On September 17, 2014, in honor of Constitution Day, Dean of Faculty Dr. Dennis Stevens led the on-campus discussion Religion, Politics, and the First Amendment: Seeking a Balance.
He focused on the five interpretations of the establishment clause, the two interpretations of the free exercise clause, the idea of the “wall of separation” between church and state, and the related Burwell v. Hobby Lobby Stores, Inc. (2014) Supreme Court case.
The religion clause of the First Amendment reads: “Congress shall make no law respecting an establishment of religion, or prohibiting the free exercise thereof….”
In the second interpretation, the “establishment clause was adopted to restrain the National government from interfering with existing state religious establishments.” At the time of the founding, a number of states directly supported established religions within their borders, and Anti-Federalists wanted reassurance that the National government would not interfere in state religious affairs.
Third, “the establishment clause prohibits the National government from extending direct aid or support to any or all religious sects or organizations.” The problem with this interpretation, as Stevens said, is that the National government did exactly that in the early days of the republic, directly supporting Christianity in a number of ways: Money was allocated for a congressional chaplain; in 1803, “Congress appropriated money to support missionaries to convert the Indians.”
Fourth, “the establishment clause allows indirect aid to religion or religious organizations, as long as it is not discriminatory.” In historical support of this interpretation is the Northwest Ordinance of 1789, which, in short, allocated money for schools that were then religiously oriented, and set guidelines and parameters for U.S. territories to follow before applying for statehood. Congress, in promoting good government in the territories, allocated money for schools “with the understanding that it would support religion and morality”—incidentally.
What were once State and local affairs, to be handled by the people living in their particular and distinct communities, are therefore now decided by a majority on the Supreme Court and uniformly applied to every citizen and community in the country.

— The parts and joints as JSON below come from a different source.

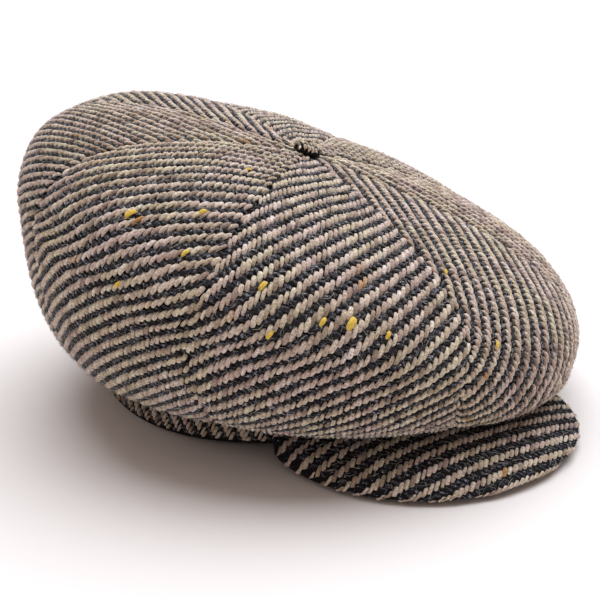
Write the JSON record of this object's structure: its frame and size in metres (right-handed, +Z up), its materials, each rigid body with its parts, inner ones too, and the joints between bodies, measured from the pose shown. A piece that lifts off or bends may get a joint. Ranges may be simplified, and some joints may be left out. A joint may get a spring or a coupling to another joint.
{
  "type": "eight-panel tweed cap",
  "caption": "Soft round wool cap with panels meeting under a covered button, a narrow headband and a stiff peak; the crown slumps over the peak.",
  "frame": {"origin": "middle of the cap's plan at the level of the rim, which rests on the floor", "axes": "+Z up out of the crown, -Y towards the peak, -X towards the wearer's right"},
  "size_m": [0.2608, 0.29, 0.1321],
  "materials": {
    "crown_tweed": "coarse matt wool twill, cream and black",
    "button_tweed": "coarse matt wool twill, stretched over a button",
    "band_tweed": "coarse matt wool twill",
    "peak_tweed": "coarse matt wool twill over a stiff board"
  },
  "bodies": {
    "root": {"crown_panel_1": "crown_tweed", "crown_panel_2": "crown_tweed", "crown_panel_3": "crown_tweed", "crown_panel_4": "crown_tweed", "crown_panel_5": "crown_tweed", "crown_panel_6": "crown_tweed", "crown_panel_7": "crown_tweed", "crown_panel_8": "crown_tweed", "crown_button": "button_tweed", "headband": "band_tweed", "peak": "peak_tweed"}
  },
  "joints": []
}
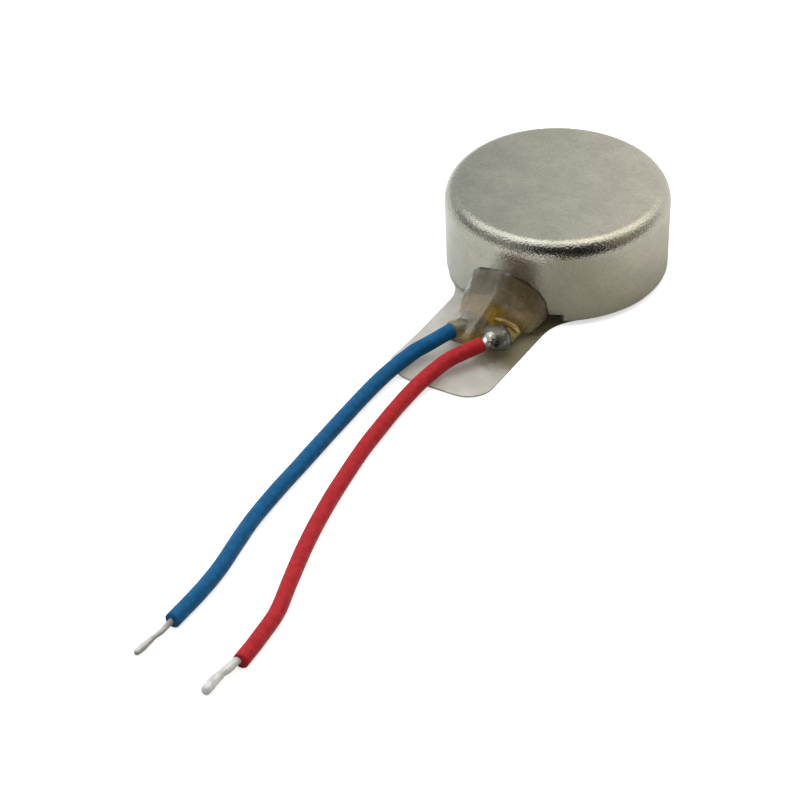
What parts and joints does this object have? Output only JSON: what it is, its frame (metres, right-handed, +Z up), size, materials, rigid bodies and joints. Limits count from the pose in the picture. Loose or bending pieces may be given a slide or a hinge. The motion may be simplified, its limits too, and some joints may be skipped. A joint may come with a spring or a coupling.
{
  "type": "vibration coin motor",
  "caption": "Flat round brushed vibration motor in a steel cup, with an eccentric rotor, adhesive base with peel-off liner, and two short insulated leads.",
  "frame": {"origin": "on the case's axis, at the underside of the release liner", "axes": "+Z up along the rotor's axis, out of the case's closed top; the leads and the pull tab leave towards -Y"},
  "size_m": [0.008, 0.0303, 0.0034],
  "materials": {
    "nickel_plated_steel": "satin nickel plate, slightly warm",
    "pin_steel": "ground and polished",
    "magnet": "dull dark plate",
    "polyimide": "glossy amber film over copper tracks",
    "tinned_copper": "tinned",
    "brush_alloy": "rolled, bright at the tips",
    "washer_film": "matte black film",
    "circuit_board": "green solder mask",
    "gold_on_copper": "hard gold plate",
    "sintered_bronze": "porous, oiled",
    "enamelled_copper": "fine wound wire, glossy enamel",
    "tungsten_alloy": "sintered, dull grey",
    "rotor_resin": "black moulding, fine grain",
    "solder": "bright, with darker ripples",
    "red_insulation": "satin",
    "blue_insulation": "satin",
    "tinned_strands": "tinned",
    "clear_resin": "clear, smoky and glossy",
    "adhesive": "tacky translucent film",
    "liner_film": "translucent white film"
  },
  "bodies": {
    "stator": {"case_cup": "nickel_plated_steel", "base_plate": "nickel_plated_steel", "shaft": "pin_steel", "ring_magnet": "magnet", "flex_circuit": "polyimide", "pad_red": "tinned_copper", "pad_blue": "tinned_copper", "brush_positive": "brush_alloy", "brush_negative": "brush_alloy", "lower_washer": "washer_film", "upper_washer": "washer_film", "solder_joint_red": "solder", "solder_joint_blue": "solder", "red_lead": "red_insulation", "blue_lead": "blue_insulation", "red_lead_end": "tinned_strands", "blue_lead_end": "tinned_strands", "glue_blob": "clear_resin", "adhesive_pad": "adhesive", "release_liner": "liner_film"},
    "rotor": {"rotor_board": "circuit_board", "commutator_segment_1": "gold_on_copper", "commutator_segment_2": "gold_on_copper", "commutator_segment_3": "gold_on_copper", "commutator_segment_4": "gold_on_copper", "commutator_segment_5": "gold_on_copper", "commutator_segment_6": "gold_on_copper", "rotor_bush": "sintered_bronze", "coil_1": "enamelled_copper", "coil_2": "enamelled_copper", "counterweight": "tungsten_alloy", "rotor_resin": "rotor_resin"}
  },
  "joints": [
    {"name": "rotor_spin", "type": "hinge", "parent": "stator", "child": "rotor", "pos_m": [0, 0, 0.00195], "axis": [0, 0, 1], "continuous": true}
  ]
}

“Basically the argument is,” in the narrow interpretation, “if you have a valid secular law that was not passed with the intention of attacking religion, and it incidentally affects religious practice, then the courts are under no obligation to grant religious exemption. They can choose to grant religious exemption, but Congress is not obliged to do so.”
His example was the case Church of the Lukumi Babalu Aye, Inc. v. Hialeah (1993), in which the court ruled that the Hialeah, Florida, city ordinance forbidding citizens “to unnecessarily kill, torment, torture, or mutilate an animal in a public or private ritual or ceremony not for the primary purpose of food consumption” was unconstitutional, as it directly attacked the church’s religion.
The broad interpretation is that “the court has a duty under the free exercise clause to grant exemption to religious practitioners or organizations from secular laws which adversely affect them,” said Stevens.
The court returned to the narrow interpretation in Employment Division v. Smith (1990), a case in which two Native American drug rehabilitation counselors were fired for ingesting the hallucinogenic drug peyote as part of a ritual in their Native American Church. Consuming peyote is illegal under Oregon state law. The law deprived Native Americans of their use of peyote only incidentally, and so the court ruled against the Native American counselors.
“These are devout Christians at Hobby Lobby,” said Stevens, “who close their stores on Sundays, costing them millions of dollars. It’s not for PR.”
In the end, the court struck down the government’s requirement in favor of Hobby Lobby, but it left the main question unanswered as to whether the court supports the broad or narrow interpretation of the free exercise clause.
Stevens ended the discussion with four conclusions: The Constitution clearly did not establish a separation of church and state; the Supreme Court undermined the original purpose of the religion clauses by applying the Bill of Rights to State powers through the doctrine of incorporation; the Supreme Court avoided taking a stand on the one issue that matters in the free exercise clause; and “the Founders thought that religious rights are not fundamentally secured by the Supreme Court interpreting the First Amendment, but by a vibrant, commercial republic characterized by a multiplicity of interests and sects. The Founders taught us more than anything not to bend on parchment rights.”
Dr. Stevens holds a Ph.D. from Boston College, and he taught political science for more than 15 years before turning to college administration.